Toksik ilişkiler, sadece gerçek hayatta değil, sanatın çeşitli dallarında da karşımıza çıkar. Müzik, edebiyat ve görsel sanatlar, insanların duygularını, düşüncelerini ve deneyimlerini yansıttığı için, toksik ilişkilerin izlerini de bu alanlarda bulabiliriz. Bu yazıda, toksik ilişkilerin sanat dünyasındaki yansımalarını inceleyeceğiz.
Müzik
Müzik, duyguları ifade etmek için güçlü bir araç olduğundan, şarkı sözlerinde ve melodilerde toksik ilişkilerin etkilerini sıklıkla görebiliriz. Çeşitli müzik türlerinde, sağlıksız ilişkileri ve bu tür ilişkilerin insanlar üzerindeki etkilerini anlatan şarkılar bulunmaktadır.
Örneğin, Rihanna’nın “Love the Way You Lie” şarkısı, fiziksel ve duygusal şiddet içeren bir ilişkiyi ele alır. Şarkının sözleri, karşılıklı yıkıcı bir bağın ve şiddet döngüsünün nasıl yaşandığını anlatır. Benzer şekilde, Alanis Morissette’in “You Oughta Know” şarkısı, öfke ve acı dolu bir ayrılığın ardından yaşanan duygusal travmayı anlatır.
Edebiyat
Edebiyat dünyasında da toksik ilişkilerin izlerini görebiliriz. Romanlar, öyküler ve şiirler, sağlıksız ilişki dinamiklerini ve bu ilişkilerin insanlar üzerindeki etkilerini inceler. Klasik ve modern edebiyatta toksik ilişkilere dair pek çok örnek bulunmaktadır.
Emily Bronte’nin ünlü romanı “Uğultulu Tepeler”, toksik bir ilişkinin nasıl nesiller boyu süren bir trajediye dönüşebileceğini gösterir. Ana karakterler Heathcliff ve Catherine’in tutkulu ve yıkıcı ilişkisi, edebiyat tarihindeki en ünlü toksik ilişkilerden biridir. Modern edebiyatta ise Gillian Flynn’in “Gone Girl” adlı romanı, bir çiftin manipülatif ve tehlikeli ilişkisine odaklanır.
Görsel Sanatlar
Görsel sanatlar da, toksik ilişkilerin yansımalarını ve insanlar üzerindeki etkilerini gözler önüne serer. Sinema, tiyatro ve güzel sanatlar, sağlıksız ilişkilerin karmaşıklığını ve insan psikolojisi üzerindeki etkilerini keşfeder.

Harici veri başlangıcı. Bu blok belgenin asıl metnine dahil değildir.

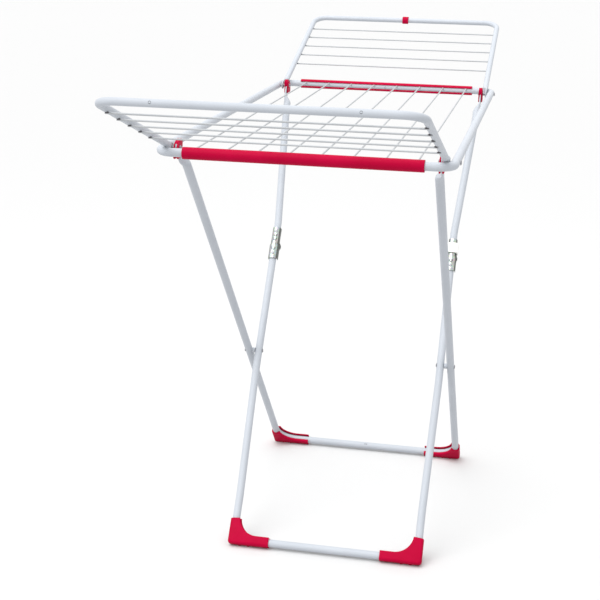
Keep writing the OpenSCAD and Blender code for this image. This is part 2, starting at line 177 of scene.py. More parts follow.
def upright_place(y: float, z: float, side: int = 1) -> Place:
    """Frame with level local Y and upright local Z through a point of the middle plane.

    Args:
        y: Row Y of the origin.
        z: Row Z of the origin.
        side: Direction of local Y along the row's Y.

    Returns:
        The place.
    """
    return Place((0.0, y, z), (0.0, float(side), 0.0), (0.0, 0.0, 1.0))


# ---------------------------------------------------------------- surfaces


@dataclass
class Shell:
    """A closed surface: corner places, four-sided faces and many-sided end faces."""

    verts: np.ndarray
    quads: np.ndarray
    ends: list[np.ndarray] = field(default_factory=list)
    finish: int | np.ndarray = 0
    end_finish: int = 0

    def mirrored(self) -> "Shell":
        """The same shell on the other side of the middle plane."""
        return Shell(self.verts * np.array([-1.0, 1.0, 1.0]), self.quads, self.ends, self.finish,
                     self.end_finish)

    def moved(self, x: float = 0.0, y: float = 0.0, z: float = 0.0) -> "Shell":
        """The same shell shifted by x, y and z."""
        return Shell(self.verts + np.array([x, y, z]), self.quads, self.ends, self.finish,
                     self.end_finish)


def on_side(shells: Sequence[Shell], side: str) -> list[Shell]:
    """Right-hand shells as they are, or mirrored when `side` is "left"."""
    return [s.mirrored() for s in shells] if side == "left" else list(shells)


def both_sides(shells: Sequence[Shell]) -> list[Shell]:
    """Right-hand shells and their mirror images."""
    return [*shells, *(s.mirrored() for s in shells)]


def grid_quads(rows: int, cols: int, loop_rows: bool = False) -> np.ndarray:
    """Faces of a grid of rings, each ring closed on itself.

    Args:
        rows: Number of rings.
        cols: Corners in each ring.
        loop_rows: Whether the last ring joins the first.

    Returns:
        Corner numbers, one face a row: corner (i, j), (i, j + 1), (i + 1, j + 1), (i + 1, j).
    """
    i = np.arange(rows if loop_rows else rows - 1)[:, None]
    j = np.arange(cols)[None, :]
    after_i, after_j = (i + 1) % rows, (j + 1) % cols
    corners = [i * cols + j, i * cols + after_j, after_i * cols + after_j, after_i * cols + j]
    return np.stack([c.reshape(-1) for c in corners], axis=1)


def ring_shell(rings: np.ndarray, loop: bool = False, finish: int = 0, end_finish: int = 0) -> Shell:
    """A shell from a stack of closed rings.

    Args:
        rings: Array of shape (rows, cols, 3).
        loop: Whether the stack closes on itself; otherwise both ends get a flat face.
        finish: Finish number of the sides.
        end_finish: Finish number of the end faces.

    Returns:
        The shell.
    """
    rows, cols = rings.shape[:2]
    ends = [] if loop else [np.arange(cols), (rows - 1) * cols + np.arange(cols)]
    return Shell(rings.reshape(-1, 3), grid_quads(rows, cols, loop), ends, finish, end_finish)


def smooth_step(t: np.ndarray) -> np.ndarray:
    """3t^2 - 2t^3, held to the range 0 to 1."""
    t = np.clip(t, 0.0, 1.0)
    return t * t * (3.0 - 2.0 * t)


def filleted(corners: Sequence[tuple[float, float]], radii: Sequence[float], steps: int = 14,
             closed: bool = False) -> np.ndarray:
    """Points of a flat path of straights joined by round bends.

    Each bend is the arc of its radius that touches both straights: its ends lie
    radius * tan(turn / 2) from the corner.

    Args:
        corners: Corners of the path in order.
        radii: Bend radius at each corner, 0 for none.
        steps: Pieces in each bend.
        closed: Whether the path closes on itself.

    Returns:
        Array of shape (n, 2).
    """
    pts = np.asarray(corners, float)
    count = len(pts)
    out: list[np.ndarray] = []
    for k in range(count):
        if radii[k] <= 0.0 or (not closed and k in (0, count - 1)):
            out.append(pts[k][None, :])
            continue
        into = pts[k] - pts[k - 1]
        away = pts[(k + 1) % count] - pts[k]
        into, away = into / np.linalg.norm(into), away / np.linalg.norm(away)
        turn = math.atan2(into[0] * away[1] - into[1] * away[0], float(into @ away))
        side = 1.0 if turn > 0.0 else -1.0
        start = pts[k] - into * radii[k] * math.tan(abs(turn) / 2.0)
        normal = side * np.array([-into[1], into[0]])
        phi = np.linspace(0.0, abs(turn), steps + 1)[:, None]
        out.append(start + radii[k] * (np.sin(phi) * into + (1.0 - np.cos(phi)) * normal))
    return np.concatenate(out)


def headings(path: np.ndarray, closed: bool = False) -> np.ndarray:
    """Unit direction at each point of a path: the sum of the directions to and from it.

    Args:
        path: Array of shape (n, 2).
        closed: Whether the path closes on itself.

    Returns:
        Array of shape (n, 2).
    """
    if closed:
        step = np.roll(path, -1, axis=0) - path
        step /= np.maximum(np.linalg.norm(step, axis=1, keepdims=True), 1e-9)
        total = step + np.roll(step, 1, axis=0)
    else:
        step = np.diff(path, axis=0)
        step /= np.maximum(np.linalg.norm(step, axis=1, keepdims=True), 1e-9)
        total = np.concatenate([step[:1], step[:-1] + step[1:], step[-1:]])
    return total / np.linalg.norm(total, axis=1, keepdims=True)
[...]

Sinemada, “Blue Valentine” ve “Revolutionary Road” gibi filmler, bir çiftin içinde bulunduğu sağlıksız ilişki dinamiklerini ve bu dinamiklerin çiftin yaşamına nasıl zarar verdiğini gözler önüne serer. Tiyatroda ise, Edward Albee’nin “Who’s Afraid of Virginia Woolf?” adlı oyunu, bir çiftin iç içe geçmiş toksik ilişkilerini ve bu ilişkinin diğer karakterler üzerindeki yıkıcı etkilerini ele alır.
Güzel sanatlarda ise, Frida Kahlo’nun eserleri, ressamın kendisi ve eşi Diego Rivera arasındaki karmaşık ve toksik ilişkiye dair ipuçları sunar. Kahlo’nun tablolarındaki semboller ve imgeler, çiftin birbirlerine olan bağlılıkları ve aynı zamanda yaşadıkları acıları yansıtır.
Sonuç olarak, toksik ilişkilerin izlerini müzik, edebiyat ve görsel sanatlar gibi sanatın farklı alanlarında görebiliriz. Sanat, insanların yaşadığı deneyimleri ve duyguları ifade etme yöntemi olduğu için, toksik ilişkilerin etkilerini ve bu ilişkilerin insanlar üzerindeki sonuçlarını anlamak için sanata başvurabiliriz. Bu eserler, toksik ilişkilerin hem bireyler hem de toplumlar üzerindeki etkilerini daha iyi anlamamıza ve bu konuda farkındalık yaratmamıza yardımcı olur.